In my new job as Digital Scholarship Fellow in Quantitative Text Analysis, I’m starting to work with students and faculty in the Liberal Arts on the hows and ways of counting words in lots of texts. This is a lot of fun, especially because I get to hear a lot about what excites different scholars from across different disciplines and what they think is fascinating about the data they work with (or want to work with).
One thing that is kind of strange about my job – and there are several aspects of my job that have required some adjustment – is that my background is broadly in corpus linguistics and English literature, so I don’t always think of the work I do as being explicitly “DH”. These distinctions are quite frankly boring unless you are knee-deep in the digital humanities, and even then I am not convinced it is an interesting discussion to have.
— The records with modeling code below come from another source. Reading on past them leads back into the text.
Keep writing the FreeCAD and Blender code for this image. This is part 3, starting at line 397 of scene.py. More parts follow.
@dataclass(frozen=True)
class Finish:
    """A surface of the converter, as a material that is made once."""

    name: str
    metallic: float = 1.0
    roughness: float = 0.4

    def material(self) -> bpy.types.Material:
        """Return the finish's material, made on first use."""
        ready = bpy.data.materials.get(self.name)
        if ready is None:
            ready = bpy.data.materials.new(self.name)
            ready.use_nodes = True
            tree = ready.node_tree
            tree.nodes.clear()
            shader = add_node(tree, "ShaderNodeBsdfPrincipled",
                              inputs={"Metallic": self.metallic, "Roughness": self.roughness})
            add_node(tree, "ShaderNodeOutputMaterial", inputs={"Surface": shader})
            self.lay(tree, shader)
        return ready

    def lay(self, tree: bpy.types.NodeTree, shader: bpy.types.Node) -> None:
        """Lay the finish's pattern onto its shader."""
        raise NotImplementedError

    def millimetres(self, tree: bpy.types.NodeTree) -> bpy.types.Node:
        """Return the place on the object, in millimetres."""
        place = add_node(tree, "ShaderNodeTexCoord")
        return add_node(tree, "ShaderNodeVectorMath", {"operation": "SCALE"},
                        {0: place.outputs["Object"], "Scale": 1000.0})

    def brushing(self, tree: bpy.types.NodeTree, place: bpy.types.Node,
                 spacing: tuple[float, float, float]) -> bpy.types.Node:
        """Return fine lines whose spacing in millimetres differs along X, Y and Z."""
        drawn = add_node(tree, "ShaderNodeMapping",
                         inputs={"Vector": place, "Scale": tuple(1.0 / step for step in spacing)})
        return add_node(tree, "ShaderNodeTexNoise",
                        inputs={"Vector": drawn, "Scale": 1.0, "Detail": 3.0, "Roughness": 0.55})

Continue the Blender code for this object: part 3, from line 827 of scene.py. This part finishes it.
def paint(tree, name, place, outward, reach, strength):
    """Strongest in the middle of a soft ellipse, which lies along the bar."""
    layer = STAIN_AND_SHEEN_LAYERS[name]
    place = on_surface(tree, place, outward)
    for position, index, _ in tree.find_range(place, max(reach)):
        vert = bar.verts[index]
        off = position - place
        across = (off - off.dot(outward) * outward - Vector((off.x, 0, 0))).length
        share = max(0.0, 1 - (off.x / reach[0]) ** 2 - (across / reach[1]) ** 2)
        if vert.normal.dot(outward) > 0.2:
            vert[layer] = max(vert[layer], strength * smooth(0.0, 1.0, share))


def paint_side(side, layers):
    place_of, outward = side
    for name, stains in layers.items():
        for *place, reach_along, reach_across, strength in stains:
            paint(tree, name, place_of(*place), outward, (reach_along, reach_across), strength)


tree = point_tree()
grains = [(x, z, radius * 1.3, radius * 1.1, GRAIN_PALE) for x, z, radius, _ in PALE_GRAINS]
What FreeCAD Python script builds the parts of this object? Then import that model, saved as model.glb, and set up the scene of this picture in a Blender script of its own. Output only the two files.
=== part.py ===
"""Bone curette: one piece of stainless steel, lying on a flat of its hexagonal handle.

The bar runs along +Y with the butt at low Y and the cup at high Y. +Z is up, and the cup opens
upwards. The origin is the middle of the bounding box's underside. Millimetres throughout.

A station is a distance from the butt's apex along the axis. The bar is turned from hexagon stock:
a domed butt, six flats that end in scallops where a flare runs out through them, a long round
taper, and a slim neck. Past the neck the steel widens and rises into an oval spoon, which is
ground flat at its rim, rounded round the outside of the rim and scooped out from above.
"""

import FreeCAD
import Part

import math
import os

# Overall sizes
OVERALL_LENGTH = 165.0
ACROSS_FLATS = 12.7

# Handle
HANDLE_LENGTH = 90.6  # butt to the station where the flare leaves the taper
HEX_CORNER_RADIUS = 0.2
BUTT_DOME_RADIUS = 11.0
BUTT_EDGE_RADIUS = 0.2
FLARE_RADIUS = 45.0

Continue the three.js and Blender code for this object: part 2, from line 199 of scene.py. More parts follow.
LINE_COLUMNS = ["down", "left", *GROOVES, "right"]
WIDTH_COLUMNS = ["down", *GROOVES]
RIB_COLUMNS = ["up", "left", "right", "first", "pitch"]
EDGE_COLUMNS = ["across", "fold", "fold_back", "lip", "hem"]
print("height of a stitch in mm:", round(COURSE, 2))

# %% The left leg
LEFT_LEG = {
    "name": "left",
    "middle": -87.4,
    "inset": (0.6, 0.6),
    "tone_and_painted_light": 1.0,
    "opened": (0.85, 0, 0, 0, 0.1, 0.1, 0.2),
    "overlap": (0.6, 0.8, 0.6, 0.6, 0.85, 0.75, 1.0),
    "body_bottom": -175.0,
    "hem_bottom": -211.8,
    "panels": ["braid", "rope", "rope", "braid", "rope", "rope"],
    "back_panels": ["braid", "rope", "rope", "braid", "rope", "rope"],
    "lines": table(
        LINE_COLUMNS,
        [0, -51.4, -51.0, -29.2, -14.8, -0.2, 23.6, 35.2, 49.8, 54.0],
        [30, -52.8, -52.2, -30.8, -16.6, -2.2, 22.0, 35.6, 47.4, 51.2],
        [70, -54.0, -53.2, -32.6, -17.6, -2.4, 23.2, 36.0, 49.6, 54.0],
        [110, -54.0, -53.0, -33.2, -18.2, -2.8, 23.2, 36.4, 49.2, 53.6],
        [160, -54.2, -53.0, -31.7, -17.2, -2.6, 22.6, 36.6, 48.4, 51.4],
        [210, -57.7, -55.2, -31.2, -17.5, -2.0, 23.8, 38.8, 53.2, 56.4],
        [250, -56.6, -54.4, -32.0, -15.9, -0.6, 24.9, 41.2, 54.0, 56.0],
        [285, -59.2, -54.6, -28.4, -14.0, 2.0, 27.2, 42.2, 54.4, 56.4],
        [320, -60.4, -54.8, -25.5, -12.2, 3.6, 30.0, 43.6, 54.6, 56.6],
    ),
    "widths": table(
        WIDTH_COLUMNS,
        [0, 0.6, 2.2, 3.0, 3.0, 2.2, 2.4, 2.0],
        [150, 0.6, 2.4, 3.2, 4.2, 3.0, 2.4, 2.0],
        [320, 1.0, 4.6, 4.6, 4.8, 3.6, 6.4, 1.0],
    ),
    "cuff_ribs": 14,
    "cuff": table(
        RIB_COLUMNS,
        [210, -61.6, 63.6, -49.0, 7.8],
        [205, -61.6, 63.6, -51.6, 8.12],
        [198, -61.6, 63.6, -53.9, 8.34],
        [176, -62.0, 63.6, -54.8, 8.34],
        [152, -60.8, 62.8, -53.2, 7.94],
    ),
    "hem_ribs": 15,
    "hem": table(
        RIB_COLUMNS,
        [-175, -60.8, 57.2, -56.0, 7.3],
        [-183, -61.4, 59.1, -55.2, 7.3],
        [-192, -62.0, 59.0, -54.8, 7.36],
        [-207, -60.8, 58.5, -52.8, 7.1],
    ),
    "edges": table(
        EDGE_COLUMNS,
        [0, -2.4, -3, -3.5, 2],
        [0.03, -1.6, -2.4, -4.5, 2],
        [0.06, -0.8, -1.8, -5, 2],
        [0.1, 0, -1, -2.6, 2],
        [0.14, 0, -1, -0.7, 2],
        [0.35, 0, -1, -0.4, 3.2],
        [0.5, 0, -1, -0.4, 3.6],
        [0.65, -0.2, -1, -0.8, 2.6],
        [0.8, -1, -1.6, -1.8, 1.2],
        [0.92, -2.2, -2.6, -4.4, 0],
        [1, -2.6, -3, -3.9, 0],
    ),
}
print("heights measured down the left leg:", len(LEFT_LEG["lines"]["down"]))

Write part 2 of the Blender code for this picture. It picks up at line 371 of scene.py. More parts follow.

Ultimately, people have lots of preconceived notions about what DH is and why it matters. I suspect that different disciplines within the Humanities writ large have different ideas about this too – certainly the major disciplines I cut across (English, linguistics, history, computer science, sociology) have very different perspectives on the value and experience of digital scholarship. And of course, doing “digital” work in the humanities is kind of redundant anyway: we don’t talk about “computer physics” or “test tube chemistry”, as Mike Witmore and others have pointed out.
Being mindful of this, I have acquired a few rules for doing digital scholarship over the years, and I find myself saying them a lot these days. They are as follows:
1. “Can you do X” is not a research question.
The answer to “can you do X” is almost always “yes”. Should you do X? That’s another story. Can you observe every time Dickens uses the word ‘poor’? Of course you can. But what does it tell you about poverty in Dickens’ novels? Without more detail, this just tells you that Dickens uses the word ‘poor’ in his books about the working class in 19th century Britain — and you almost certainly didn’t need a computer to tell you that. But should you observe every time Dickens uses the word ‘poor’? Maybe, if it means he uses this over other synonyms for the same concept, or if it tells us something about how characters construct themselves as working-class, or if it tells us how higher status characters understand lower-status individuals, or whatever else. These are all research questions which require further investigation, and tell us something new about Dickens’ writing.
2. Programming and other computational approaches are not findings.
So you have learned to execute a bunch of scripts (or write your own scripts) to identify something about your object of study! That’s great. Especially if you are in the humanities, this requires a certain kind of mind-bending that requires you to think about logic structures, understand how computers process information we provide, and in some cases overcome the deeply irregular rules which make your computer language of choice work. This is hard to do! You deserve a lot of commendation for having figured out how to do all of this, especially if your background is not in STEM. But – and this is hard to hear – having done this is not specifically a scholarly endeavour. This is a methodological approach. It is a means to an end, not a fact about the object(s) under investigation, and most importantly, it is not a finding. This is intrinsically tied to point #1: Should you use this package or program or script to do something? Maybe, but then you have to be ready to explain why this matters to someone who does not care about programming or computers, but cares very deeply about whatever the object of investigation is.
3. Get your digital work in front of people who want to use its findings.
Digitally inflected people already know you can use computers to do whatever it is you’re doing. It may be very exciting to them to learn that this particular software package or quantitative metric exists and should be used for this exact task, but unless they also care about your specific research question, there is a limited benefit for them beyond “oh, we should use that too”. However, if you tell a bunch of people in your specific field something very new that they couldn’t have seen without your work, that is very exciting! And that encourages new scholarship, exploring these new issues to those people your findings matter most to. You can tell all the other digital people about the work you’ve done as much as you want, but if your disciplinary base isn’t aware of it, they can’t cite it, they can’t expand on your research, and the discipline as a whole can’t move forward with this fact. Why wouldn’t you want that?